Firefighters have completely contained the 67,000-acre Glass fire, Cal Fire said Tuesday, more than three weeks after it ignited in the eastern Napa Valley hills and crossed into Sonoma County, destroying 1,555 structures in two counties.

The blaze, which broke out early Sunday morning Sept. 27 along North Fork Crystal Springs Road on Howell Mountain, crossed the Napa Valley and sparked in the Mayacamas Mountains before it cascaded into eastern Sonoma County. It burned along a path between burn scars from the 2017 North Bay firestorm.

Nearly 1,600 structures were destroyed in the blaze, including 338 homes in Sonoma County and 308 in Napa County, according to Cal Fire. The inferno reached 67,484 acres over a 23-day span before firefighters reached 100% containment.

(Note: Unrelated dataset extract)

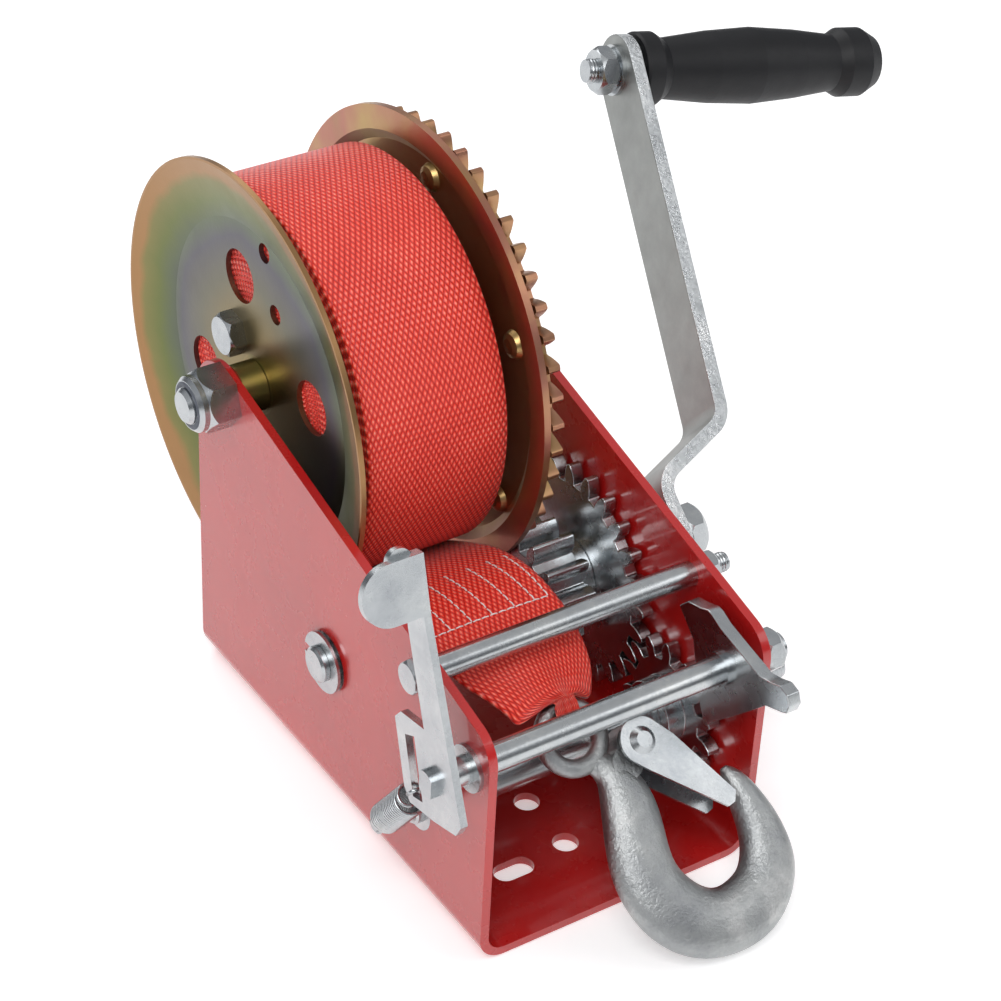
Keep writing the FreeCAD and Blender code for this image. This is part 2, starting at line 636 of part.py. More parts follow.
def latch():
    length = math.hypot(LATCH_TIP[0] - LATCH_PIVOT[0], LATCH_TIP[1] - LATCH_PIVOT[1])
    parts = []
    for h in (-8.0, 6.8):
        outline = [(0, 7.4), (8, 7.2), (length, 2.2), (length + 1.2, -1.0), (length, -3.4), (6, -7.0), (0, -7.4)]
        ear = latch_plate(outline, h, 1.2)
        ear = ear.fuse(Part.makeCylinder(7.4, 1.2, hook_point(*LATCH_PIVOT, h), HOOK_UP))
        ear = ear.cut(Part.makeCylinder(2.5, 1.2, hook_point(*LATCH_PIVOT, h), HOOK_UP))
        parts.append(ear)
    web = latch_plate([(12, 6.35), (length - 1, 2.3), (length - 1, 1.1), (12, 5.1)], -6.8, 13.6)
    return parts[0].fuse(parts[1]).fuse(web)


def latch_plate(outline, h, thick):
    """A plate of the latch; outline points are (along, towards the mouth) from its pivot."""
    angle = math.atan2(LATCH_TIP[1] - LATCH_PIVOT[1], LATCH_TIP[0] - LATCH_PIVOT[0])
    ca, sa = math.cos(angle), math.sin(angle)
    points = []
    for a, b in outline:
        points.append(hook_point(LATCH_PIVOT[0] + a * ca + b * sa, LATCH_PIVOT[1] + a * sa - b * ca, h))
    return Part.Face(Part.makePolygon(points + points[:1])).extrude(HOOK_UP * thick)


def latch_rivet():
    shank = Part.makeCylinder(2.5, 18.0, hook_point(*LATCH_PIVOT, -9.0), HOOK_UP)
    heads = []
    for h, sign in ((8.0, 1), (-8.0, -1)):
        heads.append(Part.makeCone(4.4, 2.6, 1.6, hook_point(*LATCH_PIVOT, h), HOOK_UP * sign))
    return shank.fuse(heads[0]).fuse(heads[1])


def latch_spring():
    coils = [Part.makeTorus(3.7, 0.7, hook_point(*LATCH_PIVOT, h), HOOK_UP) for h in (-5.4, 5.4)]
    return Part.makeCompound(coils)


os.makedirs("parts", exist_ok=True)

spacer_left, spacer_right = axle_spacers()
tie_sleeve, tie_bolt, tie_nut = tie_parts()
anchor_bolt, anchor_nut = strap_anchor()

drive_bushes = Part.makeCompound([flanged_bush(-1, DRIVE, 10.0, 6.06, 12.0, True),
                                  flanged_bush(1, DRIVE, 10.0, 8.06, 12.0, False)])
low_bushes = Part.makeCompound([flanged_bush(-1, LOW, 8.0, 5.26, 9.5, True),
                                flanged_bush(1, LOW, 8.0, 6.06, 9.5, False)])
pawl_bushes = Part.makeCompound([flanged_bush(-1, PAWL, 6.5, 4.56, 7.6, False),
                                 flanged_bush(1, PAWL, 6.5, 4.56, 7.6, False)])

frame_plate().exportStep("parts/frame_plate.step")
drum_axle_bolt().exportStep("parts/drum_axle_bolt.step")
drum_axle_nut().exportStep("parts/drum_axle_nut.step")
spacer_left.exportStep("parts/axle_spacer_left.step")
spacer_right.exportStep("parts/axle_spacer_right.step")
drive_bushes.exportStep("parts/drive_shaft_bushes.step")
low_bushes.exportStep("parts/low_speed_bushes.step")
pawl_bushes.exportStep("parts/pawl_shaft_bushes.step")
tie_sleeve.exportStep("parts/tie_sleeve.step")
tie_bolt.exportStep("parts/tie_bolt.step")
tie_nut.exportStep("parts/tie_nut.step")
spring_anchor_pin().exportStep("parts/spring_anchor_pin.step")
strap_tail().exportStep("parts/strap_tail.step")
pawl_nut().exportStep("parts/pawl_nut.step")
left_flange().exportStep("parts/left_flange.step")
right_flange().exportStep("parts/right_flange.step")
drum_core().exportStep("parts/drum_core.step")
ring_gear().exportStep("parts/ring_gear.step")
ring_gear_rivets().exportStep("parts/ring_gear_rivets.step")
anchor_bolt.exportStep("parts/strap_anchor_bolt.step")
anchor_nut.exportStep("parts/strap_anchor_nut.step")
strap_roll().exportStep("parts/strap_roll.step")
drive_shaft().exportStep("parts/drive_shaft.step")
drive_pinion().exportStep("parts/drive_pinion.step")
large_gear().exportStep("parts/large_gear.step")
snap_ring(DRIVE, 6.0).exportStep("parts/drive_snap_ring.step")
crank_arm().exportStep("parts/crank_arm.step")
crank_nut().exportStep("parts/crank_nut.step")
crank_washer().exportStep("parts/crank_washer.step")
grip_bolt().exportStep("parts/grip_bolt.step")
grip_nut().exportStep("parts/grip_nut.step")
grip_washers().exportStep("parts/grip_washers.step")
grip().exportStep("parts/grip.step")
low_speed_shaft().exportStep("parts/low_speed_shaft.step")
low_speed_pinion().exportStep("parts/low_speed_pinion.step")
pawl_shaft().exportStep("parts/pawl_shaft.step")
pawl().exportStep("parts/pawl.step")
pawl_collar().exportStep("parts/pawl_collar.step")
selector_lever().exportStep("parts/selector_lever.step")
lever_spring().exportStep("parts/lever_spring.step")
hook().exportStep("parts/hook.step")
latch().exportStep("parts/hook_latch.step")
latch_rivet().exportStep("parts/latch_rivet.step")
latch_spring().exportStep("parts/latch_spring.step")
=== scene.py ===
import json
import math
import random

import bmesh
import bpy
from mathutils import Matrix, Vector

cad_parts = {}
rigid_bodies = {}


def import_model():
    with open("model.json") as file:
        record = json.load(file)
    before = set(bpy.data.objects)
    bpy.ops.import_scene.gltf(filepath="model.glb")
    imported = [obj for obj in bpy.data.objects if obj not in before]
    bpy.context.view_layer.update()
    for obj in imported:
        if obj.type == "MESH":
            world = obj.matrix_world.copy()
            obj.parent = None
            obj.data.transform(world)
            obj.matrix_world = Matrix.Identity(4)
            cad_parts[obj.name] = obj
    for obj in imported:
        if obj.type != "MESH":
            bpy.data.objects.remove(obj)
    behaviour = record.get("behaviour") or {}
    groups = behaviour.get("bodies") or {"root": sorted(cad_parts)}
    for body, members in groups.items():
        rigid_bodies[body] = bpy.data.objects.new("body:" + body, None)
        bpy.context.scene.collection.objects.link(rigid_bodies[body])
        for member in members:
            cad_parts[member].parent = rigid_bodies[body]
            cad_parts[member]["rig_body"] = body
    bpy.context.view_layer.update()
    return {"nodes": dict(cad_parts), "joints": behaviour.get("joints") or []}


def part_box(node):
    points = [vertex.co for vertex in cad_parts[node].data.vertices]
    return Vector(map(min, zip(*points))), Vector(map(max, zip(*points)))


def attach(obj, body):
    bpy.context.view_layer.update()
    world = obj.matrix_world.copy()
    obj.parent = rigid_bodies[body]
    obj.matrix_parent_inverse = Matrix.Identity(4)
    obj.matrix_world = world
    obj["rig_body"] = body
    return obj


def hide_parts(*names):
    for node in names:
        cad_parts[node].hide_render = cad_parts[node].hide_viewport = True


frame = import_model()

MM = 0.001
NODES = frame["nodes"]
JOINTS = {j["name"]: j for j in frame["joints"]}
DRUM = Vector(JOINTS["drum_spin"]["pos_m"])
LOOP = Vector(JOINTS["hook_swing"]["pos_m"])
X_AXIS = Vector((1, 0, 0))


# ---------------------------------------------------------------- node helpers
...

Fire crews will continue patrolling the Glass fire burn zone to monitor hot spots and respond to any incident should one arise, Cal Fire spokesman Tyree Zander said. Smoke from hot spots could be visible in the coming weeks as fire weather conditions persist, prompting two consecutive red flag warnings this week alone.

“It’s 100% contained, but not 100% controlled,” Zander said. "The red flag warning is keeping everything dry and warm, so hot spots will come up through the roots and stumps (creating smoke) that people might see.”

A fully contained fire means a complete perimeter has been created, Zander said. A fully controlled fire is when there is no active burning or threat.

The bulk of the residential losses in Sonoma County were in the Skyhawk community in east Santa Rosa, but homes were burned around the Piedmont area east of north Calistoga Road and neighborhoods south of Highway 12 around Melita Road, Stonebridge and Oakmont.

Were it not for the heroic efforts of local fire crews and police who protected numerous homes and evacuated thousands of residents in a matter of hours, the toll may have been much greater.

About 33,870 Sonoma County residents were either evacuated or warned they might have to leave when the Glass fire posed the greatest risk to populated areas. More than 19,000 residents were forced to evacuate, including 12,925 people from Santa Rosa.

In Napa County, residents of the cities of Calistoga and St. Helena were both forced to evacuate, as well as the town of Angwin and parts of Pope Valley near Mount St. Helena.

Nearly 2,800 personnel were assigned to the Glass fire at its peak.